Das gilt auch für das neue Stück „Mord ist kein Zufall“ von Erich Koch. Von einem Mord ohne Leiche und anderen Zufällen, die keine sind…
Es könnte alles so schön sein. Seit langer Zeit ist die Pension von Regina Küster erstmals wieder komplett ausgebucht. Die Gäste sind eine bunt zusammengewürfelte Schar unterschiedlicher Charaktere: Luise von Bernstein (Marianne Sery) mit ihrer Nichte Eva-Marie (Sarah Plahm), das Ehepaar Viktor (Albert Junker) und Anita Fenchner (Petra Piel), Dr. Egon Müller sowie der ominöse Dr. Fritz Wermut (beide Dirk Tunger).
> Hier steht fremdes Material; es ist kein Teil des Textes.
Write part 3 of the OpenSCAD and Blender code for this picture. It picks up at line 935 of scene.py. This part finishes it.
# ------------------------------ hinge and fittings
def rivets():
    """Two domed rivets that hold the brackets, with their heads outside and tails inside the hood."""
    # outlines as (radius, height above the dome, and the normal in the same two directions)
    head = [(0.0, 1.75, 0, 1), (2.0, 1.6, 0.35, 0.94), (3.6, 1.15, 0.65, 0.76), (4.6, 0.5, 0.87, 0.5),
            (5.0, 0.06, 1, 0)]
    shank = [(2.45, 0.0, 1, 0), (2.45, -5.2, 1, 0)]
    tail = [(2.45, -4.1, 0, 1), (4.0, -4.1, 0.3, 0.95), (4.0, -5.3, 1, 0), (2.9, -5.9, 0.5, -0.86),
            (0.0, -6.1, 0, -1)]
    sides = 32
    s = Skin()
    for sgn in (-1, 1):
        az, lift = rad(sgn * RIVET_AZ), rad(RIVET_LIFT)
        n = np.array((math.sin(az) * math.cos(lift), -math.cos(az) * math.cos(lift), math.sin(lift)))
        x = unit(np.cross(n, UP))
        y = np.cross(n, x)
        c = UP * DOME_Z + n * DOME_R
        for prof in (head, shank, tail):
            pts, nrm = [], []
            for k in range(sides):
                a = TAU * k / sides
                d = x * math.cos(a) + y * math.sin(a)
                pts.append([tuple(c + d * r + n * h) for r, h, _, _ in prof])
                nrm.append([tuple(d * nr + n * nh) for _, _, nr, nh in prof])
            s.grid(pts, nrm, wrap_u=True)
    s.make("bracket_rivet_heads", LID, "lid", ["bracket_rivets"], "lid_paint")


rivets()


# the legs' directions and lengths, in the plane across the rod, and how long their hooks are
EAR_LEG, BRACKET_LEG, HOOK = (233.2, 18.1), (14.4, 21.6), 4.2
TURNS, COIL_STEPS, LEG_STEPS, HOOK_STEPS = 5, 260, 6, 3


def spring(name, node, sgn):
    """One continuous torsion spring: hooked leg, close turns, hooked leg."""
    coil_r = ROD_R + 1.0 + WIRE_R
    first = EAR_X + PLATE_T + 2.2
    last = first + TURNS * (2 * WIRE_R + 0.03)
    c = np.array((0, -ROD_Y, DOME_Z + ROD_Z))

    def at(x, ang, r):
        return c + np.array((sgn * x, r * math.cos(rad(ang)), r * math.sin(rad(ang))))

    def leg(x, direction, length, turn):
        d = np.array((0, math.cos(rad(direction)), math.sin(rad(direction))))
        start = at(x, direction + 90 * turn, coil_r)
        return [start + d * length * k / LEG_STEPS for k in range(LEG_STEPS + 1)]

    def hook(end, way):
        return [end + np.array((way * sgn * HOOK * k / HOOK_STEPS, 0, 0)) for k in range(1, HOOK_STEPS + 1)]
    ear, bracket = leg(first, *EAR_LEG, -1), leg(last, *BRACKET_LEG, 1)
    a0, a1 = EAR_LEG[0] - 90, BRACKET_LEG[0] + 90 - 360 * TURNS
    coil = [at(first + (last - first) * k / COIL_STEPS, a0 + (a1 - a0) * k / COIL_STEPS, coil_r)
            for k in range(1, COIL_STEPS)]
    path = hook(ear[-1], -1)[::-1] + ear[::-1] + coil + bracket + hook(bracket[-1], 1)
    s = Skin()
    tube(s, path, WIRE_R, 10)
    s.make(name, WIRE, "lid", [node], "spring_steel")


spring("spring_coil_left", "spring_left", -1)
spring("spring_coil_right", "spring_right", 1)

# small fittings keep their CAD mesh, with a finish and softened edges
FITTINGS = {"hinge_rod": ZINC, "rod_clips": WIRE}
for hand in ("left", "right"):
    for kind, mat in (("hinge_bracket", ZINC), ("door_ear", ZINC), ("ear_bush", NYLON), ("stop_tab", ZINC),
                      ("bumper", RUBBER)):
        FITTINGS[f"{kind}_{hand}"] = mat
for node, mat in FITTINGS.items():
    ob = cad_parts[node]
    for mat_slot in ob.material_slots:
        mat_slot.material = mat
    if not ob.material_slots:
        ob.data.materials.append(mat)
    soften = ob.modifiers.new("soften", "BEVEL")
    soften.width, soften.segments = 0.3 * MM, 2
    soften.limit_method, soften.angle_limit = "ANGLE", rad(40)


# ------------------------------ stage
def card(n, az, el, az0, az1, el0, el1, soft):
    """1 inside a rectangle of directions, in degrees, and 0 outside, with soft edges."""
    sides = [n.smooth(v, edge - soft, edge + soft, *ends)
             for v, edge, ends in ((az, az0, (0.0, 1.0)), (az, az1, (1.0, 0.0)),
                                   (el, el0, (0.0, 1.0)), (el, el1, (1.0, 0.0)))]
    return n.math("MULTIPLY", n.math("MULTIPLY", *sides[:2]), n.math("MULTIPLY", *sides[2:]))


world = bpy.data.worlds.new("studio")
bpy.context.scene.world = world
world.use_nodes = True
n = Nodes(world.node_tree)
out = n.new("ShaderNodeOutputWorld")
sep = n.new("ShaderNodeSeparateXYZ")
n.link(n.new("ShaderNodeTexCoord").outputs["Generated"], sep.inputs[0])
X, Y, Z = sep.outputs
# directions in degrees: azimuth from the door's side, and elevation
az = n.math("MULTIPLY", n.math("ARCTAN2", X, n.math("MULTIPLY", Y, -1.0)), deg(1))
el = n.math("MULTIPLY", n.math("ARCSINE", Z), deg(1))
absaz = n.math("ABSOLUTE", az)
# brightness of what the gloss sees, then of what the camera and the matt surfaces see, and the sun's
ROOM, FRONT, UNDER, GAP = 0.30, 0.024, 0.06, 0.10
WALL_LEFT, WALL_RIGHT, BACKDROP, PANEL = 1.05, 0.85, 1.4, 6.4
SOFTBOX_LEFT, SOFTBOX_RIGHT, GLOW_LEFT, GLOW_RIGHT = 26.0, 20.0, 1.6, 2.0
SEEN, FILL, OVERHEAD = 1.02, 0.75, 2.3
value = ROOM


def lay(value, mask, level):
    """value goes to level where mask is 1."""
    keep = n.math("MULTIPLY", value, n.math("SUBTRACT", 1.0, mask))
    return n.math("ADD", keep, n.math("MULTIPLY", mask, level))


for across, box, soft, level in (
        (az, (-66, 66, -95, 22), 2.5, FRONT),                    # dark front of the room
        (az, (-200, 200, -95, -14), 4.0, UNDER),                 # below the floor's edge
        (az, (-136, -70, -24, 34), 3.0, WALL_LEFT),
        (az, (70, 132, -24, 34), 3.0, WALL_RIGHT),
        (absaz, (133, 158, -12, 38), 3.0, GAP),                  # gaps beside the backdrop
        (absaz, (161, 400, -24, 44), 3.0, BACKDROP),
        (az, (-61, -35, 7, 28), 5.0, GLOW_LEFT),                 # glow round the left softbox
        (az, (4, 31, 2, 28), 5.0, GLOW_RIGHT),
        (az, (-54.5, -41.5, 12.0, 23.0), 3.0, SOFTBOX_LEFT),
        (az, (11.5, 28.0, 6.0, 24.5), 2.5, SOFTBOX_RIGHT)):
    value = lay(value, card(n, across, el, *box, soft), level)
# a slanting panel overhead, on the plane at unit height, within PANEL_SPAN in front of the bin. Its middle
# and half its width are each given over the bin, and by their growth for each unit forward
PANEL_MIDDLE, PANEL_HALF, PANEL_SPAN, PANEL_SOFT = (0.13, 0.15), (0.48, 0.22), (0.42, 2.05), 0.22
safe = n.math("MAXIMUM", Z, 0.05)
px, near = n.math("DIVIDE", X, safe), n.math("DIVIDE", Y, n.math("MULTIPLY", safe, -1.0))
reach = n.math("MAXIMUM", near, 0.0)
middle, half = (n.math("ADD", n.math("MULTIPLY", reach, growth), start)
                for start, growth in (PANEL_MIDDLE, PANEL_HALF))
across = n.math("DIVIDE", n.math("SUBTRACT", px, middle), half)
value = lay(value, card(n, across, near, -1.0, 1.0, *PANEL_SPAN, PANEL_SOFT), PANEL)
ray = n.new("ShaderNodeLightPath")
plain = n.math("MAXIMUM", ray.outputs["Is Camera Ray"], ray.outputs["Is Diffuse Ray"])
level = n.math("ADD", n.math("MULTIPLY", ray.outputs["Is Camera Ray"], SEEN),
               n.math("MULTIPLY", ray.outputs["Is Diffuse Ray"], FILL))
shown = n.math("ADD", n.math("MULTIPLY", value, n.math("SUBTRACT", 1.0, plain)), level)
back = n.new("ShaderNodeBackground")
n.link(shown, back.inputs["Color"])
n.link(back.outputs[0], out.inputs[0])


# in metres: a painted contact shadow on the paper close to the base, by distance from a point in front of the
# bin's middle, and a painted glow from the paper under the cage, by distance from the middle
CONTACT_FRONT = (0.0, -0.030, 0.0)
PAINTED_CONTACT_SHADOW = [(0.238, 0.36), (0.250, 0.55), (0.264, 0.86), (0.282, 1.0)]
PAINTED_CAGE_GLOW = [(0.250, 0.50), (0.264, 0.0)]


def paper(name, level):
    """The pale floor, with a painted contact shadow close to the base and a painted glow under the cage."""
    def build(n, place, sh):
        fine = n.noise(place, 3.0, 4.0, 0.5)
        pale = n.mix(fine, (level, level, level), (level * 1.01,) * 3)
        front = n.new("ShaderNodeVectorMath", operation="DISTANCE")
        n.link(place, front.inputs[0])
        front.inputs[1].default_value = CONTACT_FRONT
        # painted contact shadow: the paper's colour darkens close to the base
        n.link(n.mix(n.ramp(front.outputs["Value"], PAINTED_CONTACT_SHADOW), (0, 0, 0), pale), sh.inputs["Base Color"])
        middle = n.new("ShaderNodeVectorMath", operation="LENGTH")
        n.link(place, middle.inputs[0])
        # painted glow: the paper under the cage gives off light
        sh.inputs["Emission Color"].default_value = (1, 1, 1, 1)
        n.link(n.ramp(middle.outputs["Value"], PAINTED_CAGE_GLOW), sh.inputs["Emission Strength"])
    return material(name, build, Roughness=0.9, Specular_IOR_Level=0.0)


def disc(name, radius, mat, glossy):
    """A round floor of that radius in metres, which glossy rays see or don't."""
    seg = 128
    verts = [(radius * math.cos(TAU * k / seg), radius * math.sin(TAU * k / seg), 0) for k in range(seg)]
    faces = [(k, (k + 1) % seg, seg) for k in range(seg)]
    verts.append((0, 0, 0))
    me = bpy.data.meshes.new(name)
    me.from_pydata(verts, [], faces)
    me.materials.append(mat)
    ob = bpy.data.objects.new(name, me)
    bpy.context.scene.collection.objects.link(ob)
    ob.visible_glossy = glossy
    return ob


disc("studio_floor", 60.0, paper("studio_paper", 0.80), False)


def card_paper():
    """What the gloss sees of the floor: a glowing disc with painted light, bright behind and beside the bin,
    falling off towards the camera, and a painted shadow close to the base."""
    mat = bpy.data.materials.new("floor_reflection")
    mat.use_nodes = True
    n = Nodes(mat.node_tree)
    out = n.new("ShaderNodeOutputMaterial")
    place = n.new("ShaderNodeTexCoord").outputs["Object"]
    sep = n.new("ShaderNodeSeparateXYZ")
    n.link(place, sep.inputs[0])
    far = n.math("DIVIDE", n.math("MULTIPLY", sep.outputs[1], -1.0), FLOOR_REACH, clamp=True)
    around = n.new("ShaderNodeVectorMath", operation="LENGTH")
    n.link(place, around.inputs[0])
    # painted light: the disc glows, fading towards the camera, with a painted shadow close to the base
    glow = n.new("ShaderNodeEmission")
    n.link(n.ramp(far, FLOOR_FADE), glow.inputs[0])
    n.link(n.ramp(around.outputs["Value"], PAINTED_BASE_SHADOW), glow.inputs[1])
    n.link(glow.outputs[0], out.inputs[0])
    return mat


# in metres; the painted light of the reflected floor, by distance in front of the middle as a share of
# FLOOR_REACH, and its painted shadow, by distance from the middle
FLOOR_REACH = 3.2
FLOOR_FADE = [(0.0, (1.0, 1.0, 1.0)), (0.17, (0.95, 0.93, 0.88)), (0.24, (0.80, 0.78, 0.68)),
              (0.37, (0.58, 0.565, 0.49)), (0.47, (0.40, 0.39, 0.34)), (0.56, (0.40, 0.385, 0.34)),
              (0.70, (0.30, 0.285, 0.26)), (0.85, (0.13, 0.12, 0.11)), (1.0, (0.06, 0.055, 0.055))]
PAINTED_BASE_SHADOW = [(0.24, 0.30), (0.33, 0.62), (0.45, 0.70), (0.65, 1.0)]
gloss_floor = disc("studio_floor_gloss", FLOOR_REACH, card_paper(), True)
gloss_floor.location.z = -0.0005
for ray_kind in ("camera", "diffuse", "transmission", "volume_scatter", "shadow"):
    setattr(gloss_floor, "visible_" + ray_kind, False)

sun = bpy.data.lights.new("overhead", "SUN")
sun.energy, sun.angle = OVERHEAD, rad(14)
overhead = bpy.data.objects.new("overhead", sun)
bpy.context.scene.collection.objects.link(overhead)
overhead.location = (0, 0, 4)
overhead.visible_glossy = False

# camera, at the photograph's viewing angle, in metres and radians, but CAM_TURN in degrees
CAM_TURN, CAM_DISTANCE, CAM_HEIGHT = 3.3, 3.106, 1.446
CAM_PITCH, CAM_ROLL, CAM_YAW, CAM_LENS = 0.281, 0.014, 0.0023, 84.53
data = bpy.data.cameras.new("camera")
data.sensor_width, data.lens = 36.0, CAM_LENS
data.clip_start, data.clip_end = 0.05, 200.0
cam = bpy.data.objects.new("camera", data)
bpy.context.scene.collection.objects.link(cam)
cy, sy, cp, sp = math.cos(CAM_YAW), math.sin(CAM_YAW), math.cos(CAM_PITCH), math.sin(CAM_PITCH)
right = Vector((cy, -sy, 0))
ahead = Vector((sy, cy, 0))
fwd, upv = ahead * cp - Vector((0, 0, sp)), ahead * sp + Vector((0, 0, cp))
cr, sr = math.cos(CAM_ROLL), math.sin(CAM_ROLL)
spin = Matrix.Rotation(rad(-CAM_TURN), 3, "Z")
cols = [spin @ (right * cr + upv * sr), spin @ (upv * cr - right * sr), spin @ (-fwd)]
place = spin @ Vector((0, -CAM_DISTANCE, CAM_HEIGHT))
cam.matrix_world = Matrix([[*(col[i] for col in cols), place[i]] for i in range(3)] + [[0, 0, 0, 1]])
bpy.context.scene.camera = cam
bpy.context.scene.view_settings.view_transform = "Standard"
Bei der Bewältigung des ungewohnten Gäste-ansturms geht der Pensionswirtin ihr Sohn Max (Henning Achenbach), sonst Jurastudent in Heidelberg, zur Hand. Die reizvolle Eva-Marie wird dabei besonders intensiv von ihm betreut.
Informiert durch einen anoymen Anruf trifft Lotta Eichhorn (Nina Bäcker) von der Mordkommission in der Pension ein. Eine Leiche findet sich zunächst zwar nicht, dafür entdeckt die Kommissarin so einige andere interessante Dinge über die Gästeschar. Zufällig ist von denen nämlich keiner in der heruntergekommenen Pension gelandet. Jeder hat einen speziellen Grund, sich hier aufzuhalten.
Wird Lotta Eichhorn trotz ihrer plötzlichen Müdigkeit das Rätsel um fehlende und tatsächliche Leichen sowie die seltsamen Gäste, die in merkwürdiger Beziehung zueinander stehen, lösen können?